In 2013 the team started with a very competitive Ferrari F138, scoring 2 wins and 2 further podiums in the first 5 races, despite still being not with the best during qualifying. After the initial parts of the season though, aerodynamic correlation problems returned, even though the team was still using the Toyota tunnel. In an attempt to help resolve the issues, Ferrari hired James Allison, Lotus' former technical director. Fry moved to the position of "Director of Engineering" while Allison became "Chassis technical director", both reporting to team principal Stefano Domenicali.
Early 2014, Stefano Domenicali resigned from his post at Ferrari, triggering Luca Di Montezemolo to find another team principal. He lured Mattiaci into the team, something that would prove to be a misjudgement. The failure for improvements and arguments with Marchionne led to Di Montezemolo's own resignation as chairman, days after the Italian Grand Prix. Fiat CEO Sergio Marchionne subsequently took over as chairman, with Arrivabene joining as team principal in November 2014. Few months earlier, long time Ferrari employee Luca Marmorini was sent fishing by Mattiaci. Fy and Tombazis were ousted in December by Arrivabene.

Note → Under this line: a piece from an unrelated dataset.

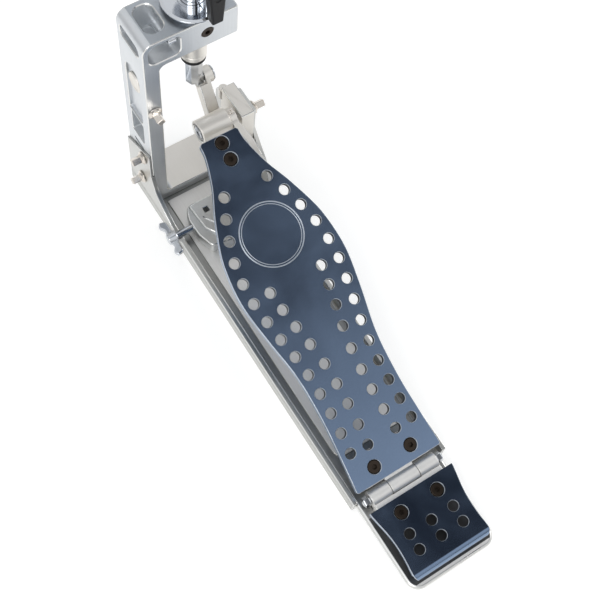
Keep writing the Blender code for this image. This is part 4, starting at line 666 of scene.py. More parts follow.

Things went quiet for a while, as results improved. Another performance push was made ahead of the 2016 season, but as reliability problems dogged the early part of the campaign, and Red Bull Racing surpassed Ferrari's level of performance, trouble emerged again. As Marchionne started to micro-manage and talk to employees to determine the issues, James Allison left the team midway through 2016, also following the death of his wife. Dirk De Beer, the team's head of aerodynamics and a long-time partner of Allison followed.